Given exercise - Give back an exact copy of the lines from the start of the material through the line bearing "return lifted(loop, lowered(crownZ, -rise". Include both ends and nothing else.

──────────

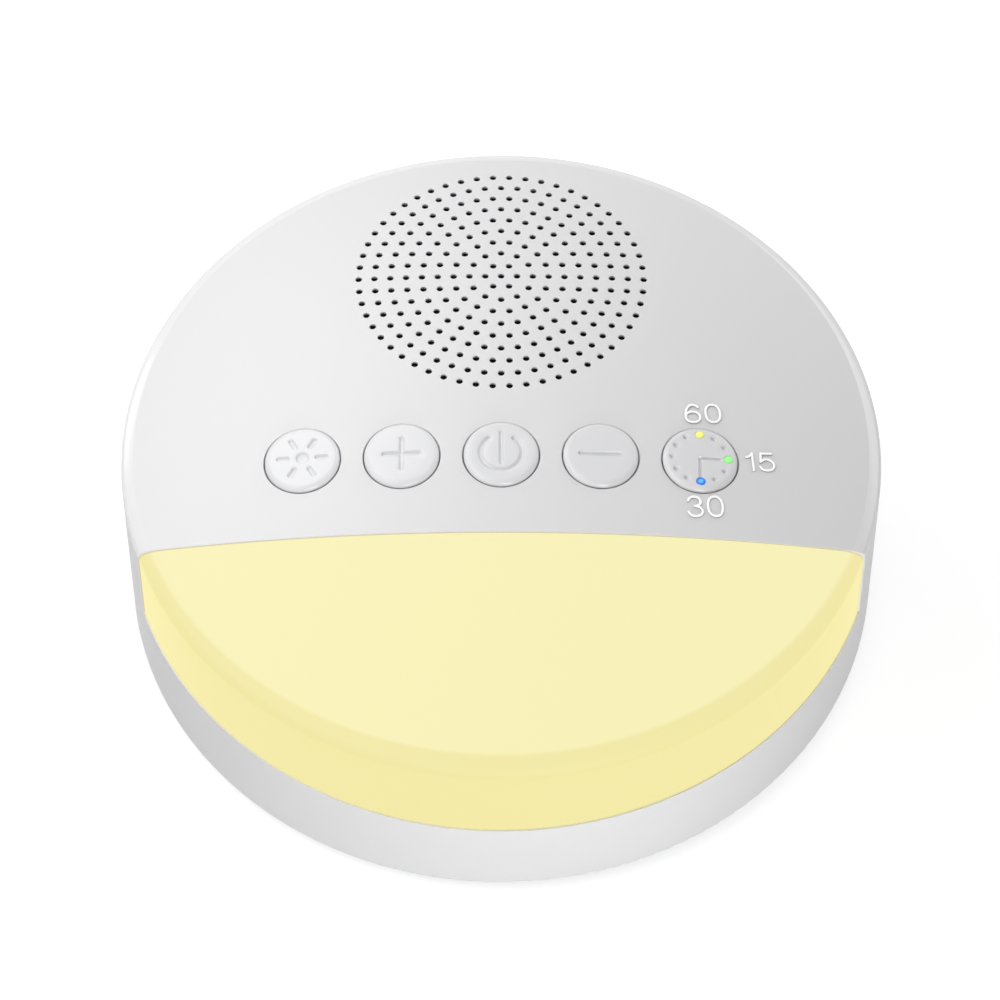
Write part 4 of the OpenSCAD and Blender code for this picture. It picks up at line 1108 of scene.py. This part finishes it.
# strokes of each figure in a box from -1 to 1; a pair is (path, closed)
strokes = {
    "0": [(oval(0, 0, 1, 1), True)],
    "1": [(smooth([(-0.66, 0.58), (-0.25, 0.65), (0.2, 1.0)]), False),
          ([(0.2, 1.0), (0.2, -1.0)], False)],
    "3": [(smooth([(-0.86, 0.6), (-0.5, 0.93), (0.05, 1.0), (0.62, 0.86), (0.84, 0.5),
                   (0.6, 0.15), (-0.02, 0.04)]), False),
          (smooth([(-0.02, 0.04), (0.7, -0.1), (0.99, -0.5), (0.72, -0.87), (0.02, -1.0),
                   (-0.6, -0.88), (-0.95, -0.52)]), False)],
    "5": [([(0.8, 1.0), (-0.7, 1.0), (-0.82, 0.02)], False),
          (smooth([(-0.82, 0.02), (-0.25, 0.3), (0.42, 0.24), (0.92, -0.12), (0.96, -0.55),
                   (0.55, -0.92), (-0.1, -1.0), (-0.65, -0.88), (-0.95, -0.58)]), False)],
    "6": [(smooth([(0.82, 0.72), (0.4, 0.95), (-0.1, 0.97), (-0.62, 0.68), (-0.93, 0.15),
                   (-1.0, -0.36)]), False),
          (oval(0, -0.4, 1, 0.6, 2.1), True)],
}


def makeFigure(text):
    def raised(way, share, rise):
        # a closed stroke's edge on one side, at one point of its section
        reach = half * share * way
        loop = [(p[0] + s.x * reach, p[1] + s.y * reach)
                for p, s in zip(spots, along(spots, True))]
        return lifted(loop, lowered(crownZ, -rise * figures["proud"]))

    faces = []
    layout = figures["texts"][text]
    half = figures["stroke"] / 2
    halfW = (figures["width"] - figures["stroke"]) / 2
    halfH = (layout["height"] - figures["stroke"]) / 2
    x0, y0 = layout["at"]
    turn = math.radians(figures["turn"])
    section = figures["section"]
    for i, digit in enumerate(text):
        shift = (i - (len(text) - 1) / 2) * layout["pitch"]
        for path, closed in strokes[digit]:
            level = [(shift + px * halfW, py * halfH) for px, py in path]
            spots = [(x0 + px, y0 + py) for px, py in turned(level, turn)]
            if closed:
                rows = [raised(1, *point) for point in section]
                rows += [raised(-1, *point) for point in reversed(section[:-1])]
            else:
                rows = [lifted(strokeLoop(spots, half * share),
                               lowered(crownZ, -rise * figures["proud"]))
                        for share, rise in section]
            loft(faces, rows)
    makePiece("figure" + text, faces, "case_white", "case", sharp=60, finishName="ink")


for figureText in figures["texts"]:
    makeFigure(figureText)
print("figures are built")


feet = {
    "radius": 5.0,
    "edge": (0.4, 5),
    "ringAt": 0.55,          # share of the radius
    "ringWidth": 0.4,        # on each side of the ring's middle
    "ringDepth": 0.2,
    "steps": 48,
}


def makeFeet():
    faces = []
    low, high = nodeBox("rubber_feet")
    radius = feet["radius"]
    at = high.x - radius
    ring = radius * feet["ringAt"]
    profile = [(0.0, low.z), (ring - feet["ringWidth"], low.z), (ring, low.z + feet["ringDepth"]),
               (ring + feet["ringWidth"], low.z)]
    profile += [(radius - drop, low.z + away)
                for away, drop in reversed(roundSteps(*feet["edge"]))]
    profile += [(radius, high.z), (0.0, high.z)]
    for sx in (-1, 1):
        for sy in (-1, 1):
            rows = [lifted(circle(sx * at, sy * at, r, feet["steps"]), flat(z))
                    for r, z in profile]
            loft(faces, rows)
    makePiece("feet", faces, "rubber_grey", "case", ["rubber_feet"])


makeFeet()
print("feet are built")


# the jack's mouth: a plated ring in a black collar that closes the gap to the wall

jackMouth = {
    "rings": {
        "jackRing": {"slot": "plated_shell", "inner": 1.8, "outer": 2.5, "depth": 0.45},
        "jackCollar": {"slot": "black_plastic", "inner": 2.52, "outer": 3.64, "depth": 0.3},
    },
    "gap": 0.02,             # to the jack's own face
    "round": (0.12, 4),
    "steps": 64,
}


def makeJackMouth():
    x, _, z = middleOf("headphone_jack")
    front = nodeBox("headphone_jack")[1].y
    back = front + jackMouth["gap"]
    edge = roundSteps(*jackMouth["round"])
    for name, ring in jackMouth["rings"].items():
        face = front + ring["depth"]
        profile = [(ring["inner"], back)]
        profile += [(ring["inner"] + away, face - drop) for away, drop in reversed(edge)]
        profile += [(ring["outer"] - away, face - drop) for away, drop in edge]
        profile += [(ring["outer"], back), profile[0]]
        rows = [[(px, y, pz) for px, pz in circle(x, z, r, jackMouth["steps"])] for r, y in profile]
        faces = []
        loft(faces, rows)
        makePiece(name, faces, ring["slot"], "case")


makeJackMouth()
print("the jack's mouth is built")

──────────

Written response -
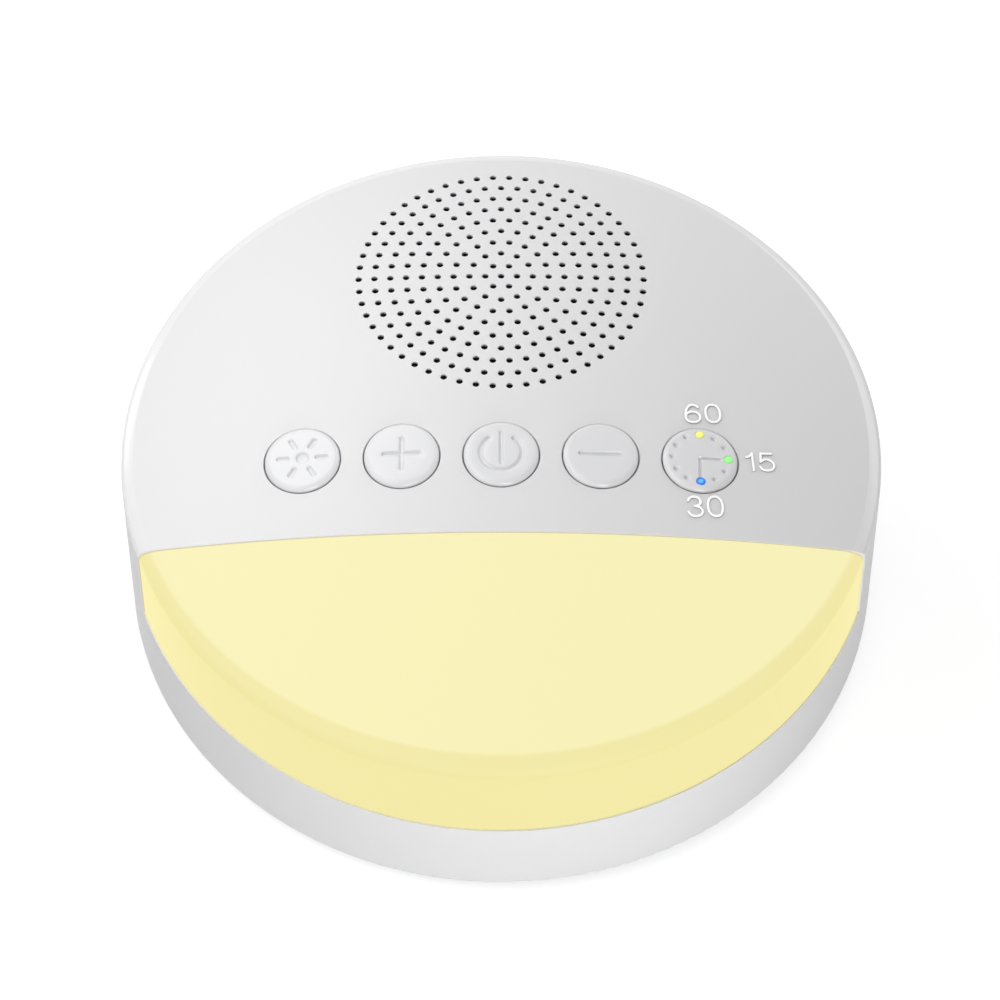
Write part 4 of the OpenSCAD and Blender code for this picture. It picks up at line 1108 of scene.py. This part finishes it.
# strokes of each figure in a box from -1 to 1; a pair is (path, closed)
strokes = {
    "0": [(oval(0, 0, 1, 1), True)],
    "1": [(smooth([(-0.66, 0.58), (-0.25, 0.65), (0.2, 1.0)]), False),
          ([(0.2, 1.0), (0.2, -1.0)], False)],
    "3": [(smooth([(-0.86, 0.6), (-0.5, 0.93), (0.05, 1.0), (0.62, 0.86), (0.84, 0.5),
                   (0.6, 0.15), (-0.02, 0.04)]), False),
          (smooth([(-0.02, 0.04), (0.7, -0.1), (0.99, -0.5), (0.72, -0.87), (0.02, -1.0),
                   (-0.6, -0.88), (-0.95, -0.52)]), False)],
    "5": [([(0.8, 1.0), (-0.7, 1.0), (-0.82, 0.02)], False),
          (smooth([(-0.82, 0.02), (-0.25, 0.3), (0.42, 0.24), (0.92, -0.12), (0.96, -0.55),
                   (0.55, -0.92), (-0.1, -1.0), (-0.65, -0.88), (-0.95, -0.58)]), False)],
    "6": [(smooth([(0.82, 0.72), (0.4, 0.95), (-0.1, 0.97), (-0.62, 0.68), (-0.93, 0.15),
                   (-1.0, -0.36)]), False),
          (oval(0, -0.4, 1, 0.6, 2.1), True)],
}


def makeFigure(text):
    def raised(way, share, rise):
        # a closed stroke's edge on one side, at one point of its section
        reach = half * share * way
        loop = [(p[0] + s.x * reach, p[1] + s.y * reach)
                for p, s in zip(spots, along(spots, True))]
        return lifted(loop, lowered(crownZ, -rise * figures["proud"]))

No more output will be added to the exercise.